More often than not, they close the schools because it was nastier at 4AM than it was at 9AM when you strolled out of bed bathed in the morning sun and onto the internet to send hate Tweets.
There's also the problem of students who are on the free lunch program. As I wrote during the run-up to Hurricane Sandy, many of the students on these programs rely on their free lunch in school as their only adequate meal of the day. If the schools close, they lose that meal. That's a big deal.
And then there are some other issues that often get overlooked. Power outages are expected if trees fall onto power lines, or if some idiot tells his buddy to hold his beer while he does a sweet fishtail and winds up taking out half a substation in the process. Roof collapses are possible but less common, more so if there's a lot of heavy wet snow that accumulates on flat roofs.
Those are the legitimate issues with a snowstorm. Cue the hype machine.
Snowstorm panic is a vicious cycle. The forecast initially calls for snow. People get excited. The forecast waffles a bit and people get anxious. The forecast gets a little more accurate and people lose their shit when they realize it's really going to snow. They get all the dissonant messages on the internet and from a friend of a friend and the different news stations battling it out to be the number one in the area. The discord leads to enhanced hype out of confusion, which panics people even more. The panic leads to news stations reporting that everyone is panicking, and now everything the weatherman says is gospel. Whatever they say makes people panic more and wipe out the stores, causes traffic jams, and everyone is on edge.
It's absolutely, positively ridiculous. It's winter. It snows in the winter. You've gone through this several times a year almost every year since the beginning of freakin' time. There's no need to panic over snow like this. It's not like it's going to destroy everything you know and love. People don't freak out this much over tornado outbreaks, and those have the potential to kill hundreds with less than an hour's warning.
You can't drive for a day or two. You have to shovel it. School might be closed. I know it has real-life implications, but it's not the end of the world. There's no need to freak out. And I get my head bitten off every time I say that to people in the path of the white death. It's a lose lose situation. Winter weather forecasts are hard. Snowfall accumulation forecasts are almost never 100% accurate. There will always be more snow than predicted at one location and less at another. The cutoff between massive accumulations and a dusting can be razor thin at times. Accumulations in storms like the one threatening the Mid-Atlantic this week are largely based one where the band of heavy snow sets up. Models give you a good guess a day or two ahead of time, but it only matters where it really sets up.

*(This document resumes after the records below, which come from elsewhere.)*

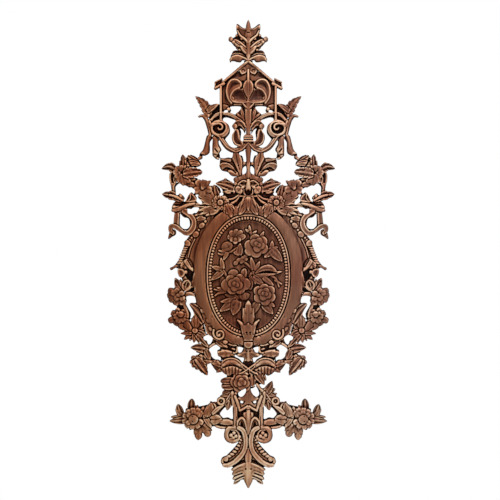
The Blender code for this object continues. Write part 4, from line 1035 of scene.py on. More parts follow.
# %% The foot
ground([(-1, -158), (5, -158), (8, -162), (8, -172), (20, -180), (26, -182), (26, -187), (14, -192),
        (12, -203), (3, -202), (-1, -202)], 1.6)
ground([(23.6, -151.6), (23.6, -160), (19.4, -165.6), (11, -165.8), (6, -160), (8, -152), (15, -149)],
       1.6)
band([(8, -152.4), (14, -150.6), (19.8, -152.6), (22.2, -158), (20.8, -163), (15.8, -165.2),
      (10.6, -163.6), (8.4, -160)], (3.4, 4.2, 4.4, 4.4, 3.8, 2.4), 8, fall=1.6)
band([(17, -153.6), (12.4, -154), (9.6, -157.8), (10.6, -162.4), (14.6, -164.2), (18, -162)], 1.6, 7.2)
for place in ((14.4, -156.6), (17.2, -159), (15.2, -161.8), (12.2, -160)):
    knob(place, 1.9, 7.4, fall=1.4, stop=1.6)
drill((14.8, -159.4), 0.9, 3)
form([(5, -159), (8.4, -164), (14, -171.6), (22, -180), (24, -184.6), (18, -186.4), (10.4, -181),
      (5.4, -174), (3.6, -166)], 5.8, dome=0.6, lean=(-0.16, 0))
band([(9.6, -151.4), (5.8, -153.6), (3.6, -158), (2.5, -165), (3.4, -172), (6.4, -178), (12, -184),
      (19.4, -188.6), (24.2, -188.8)], (4, 4.6, 4.6, 4.4, 4.4, 4.8, 5, 5, 3.4), 8.6, dip=0.2, fall=1.2)
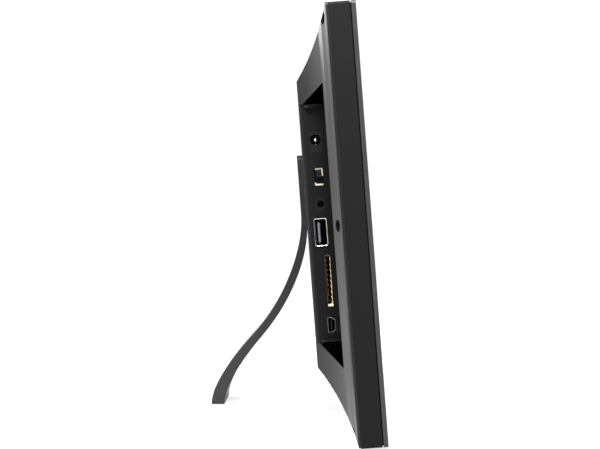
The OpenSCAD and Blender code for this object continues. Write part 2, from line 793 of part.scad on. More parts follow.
module stand_leg() color("#3f3e43") {
    top = hub_z + pad_up;
    below = 20;
    difference() {
        union() {
            intersection() {
                translate([0, base_y, 0]) across(-stand_w, stand_w) polygon(concat(
                    [at(pad_back, top + 1)], outer_curve,
                    [for (i = [len(inner_curve) - 1 : -1 : 0]) inner_curve[i]],
                    [at(pad_front, hub_z - pad_down), at(pad_front, top + 1)]));
                lean() slab(pad_front - 1, foot_reach + 20) translate([0, (top - below) / 2])
                    round_rect(stand_w, top + below, pad_r);
            }
            lean() rod([0, hub_z], hub_r, stub_end, pad_front + 1);
        }
        lean() for (a = [90, 210, 330])
            rod([hub_screw_r * cos(a), hub_z + hub_screw_r * sin(a)], small_screw_r + shank_gap,
                stub_end - 1, stub_end + 6);
        foot_pad_box(0);
    }
}

module foot_pad_box(gap) {
    mid = foot_reach - foot_d / 2;
    block([-stand_w / 2 + 3 + gap, stand_w / 2 - 3 - gap],
        [base_y + mid - 2.4 + gap, base_y + mid + 2.4 - gap], [gap == 0 ? -1 : 0, foot_z + pad_recess]);
}

module foot_pad() color("#1c1c1e") foot_pad_box(tiny);

module hub_retainer() color("#a9adb0") lean() difference() {
    rod([0, hub_z], retainer_r, stub_end - retainer_t, stub_end);
    for (a = [90, 210, 330])
        rod([hub_screw_r * cos(a), hub_z + hub_screw_r * sin(a)], small_screw_r + 0.3,
            stub_end - retainer_t - 1, stub_end + 1);
}

module wave_washer() color("#c3c6c8") lean() difference() {
    rod([0, hub_z], retainer_r - 0.5, stub_end + fit_gap, stub_end + fit_gap + washer_t);
    rod([0, hub_z], hub_r + 0.3, stub_end, stub_end + 1);
}

module hub_screws() color("#8d9092") lean() {
    for (a = [90, 210, 330])
        screw([hub_screw_r * cos(a), hub_z + hub_screw_r * sin(a)], stub_end - retainer_t, small_screw_r,
            small_head_r, small_head_h, stub_end + 5);
}

front_bezel();
lcd_panel();
light_guide();
led_strip();
backlight_tray();
panel_driver_board();
display_clamps();
clamp_screws();
mid_frame();
bezel_screws();
rear_cover();
cover_screws();
port_panel();
port_floor();
main_board();
board_screws();
processor();
heat_sink();
memory_chips();
capacitors();
cell_holder();
coin_cell();
dc_jack();
dc_pin();
switch_body();
switch_knob();
audio_jack();
usb_shell();
usb_tongue();
card_socket();
card_contacts();
mini_usb_shell();
mini_usb_tongue();
display_cable();
key_panel();
key_floor();
key_board();
key_board_screws();
tact_switches();
power_key();
menu_key();
up_key();
enter_key();
down_key();
back_key();
slideshow_key();
key_cable();
left_speaker();
right_speaker();
speaker_screws();
stand_leg();
foot_pad();
hub_retainer();
wave_washer();
hub_screws();
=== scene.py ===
import bmesh
import bpy
import json
import math
from mathutils import Matrix, Vector


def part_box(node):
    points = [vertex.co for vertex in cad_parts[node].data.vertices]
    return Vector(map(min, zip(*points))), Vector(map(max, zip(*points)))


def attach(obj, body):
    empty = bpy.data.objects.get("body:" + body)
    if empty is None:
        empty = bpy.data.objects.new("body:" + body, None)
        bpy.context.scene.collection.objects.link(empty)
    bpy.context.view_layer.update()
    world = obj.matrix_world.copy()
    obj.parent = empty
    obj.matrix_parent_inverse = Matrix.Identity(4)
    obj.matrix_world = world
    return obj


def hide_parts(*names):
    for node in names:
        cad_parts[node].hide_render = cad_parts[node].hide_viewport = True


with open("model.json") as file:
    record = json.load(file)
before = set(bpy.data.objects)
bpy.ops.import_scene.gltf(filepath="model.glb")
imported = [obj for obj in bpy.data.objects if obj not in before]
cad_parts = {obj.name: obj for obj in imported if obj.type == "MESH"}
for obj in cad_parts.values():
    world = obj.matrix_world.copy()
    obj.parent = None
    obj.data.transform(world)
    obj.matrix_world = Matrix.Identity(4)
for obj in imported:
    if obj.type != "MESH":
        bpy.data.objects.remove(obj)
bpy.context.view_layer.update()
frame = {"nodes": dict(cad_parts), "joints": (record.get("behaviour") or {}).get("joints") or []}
nodes = frame["nodes"]
mm = 0.001


# The housing leans back: its own frame has x across, y to the rear and z up the screen
swivel = next(j for j in frame["joints"] if j["name"] == "stand_swivel")
lean = math.asin(swivel["axis"][2])
heel = min((v.co for v in nodes["rear_cover"].data.vertices), key=lambda co: co.z)
housing = Matrix.Translation((0, heel.y, 0)) @ Matrix.Rotation(-lean, 4, "X")
toHousing = housing.inverted()


# lowest and highest corner of a node in the housing's own frame
def leanBox(name):
    points = [toHousing @ v.co for v in nodes[name].data.vertices]
    low = Vector([min(p[i] for p in points) for i in range(3)])
    high = Vector([max(p[i] for p in points) for i in range(3)])
    return low, high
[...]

Trying to communicate reasoned, level-headed winter weather forecasts to people who are tripping balls on hype is like trying to get a group of cats to line dance like The Rockettes. Nothing good comes of it and people wind up getting hurt in the process.
I guarantee you that if you stick around for the comments, at some point during the thread someone will seriously charge that I'm downplaying a very dangerous weather threat that kills people and makes them lose their jobs, and that I'm a heartless dickwad who should rot in hell for my heresy.
It's winter. It (usually) snows during the winter. Sometimes it causes issues, but there's no reason to act like it every snowstorm is the single worst thing that has ever happened in recorded history.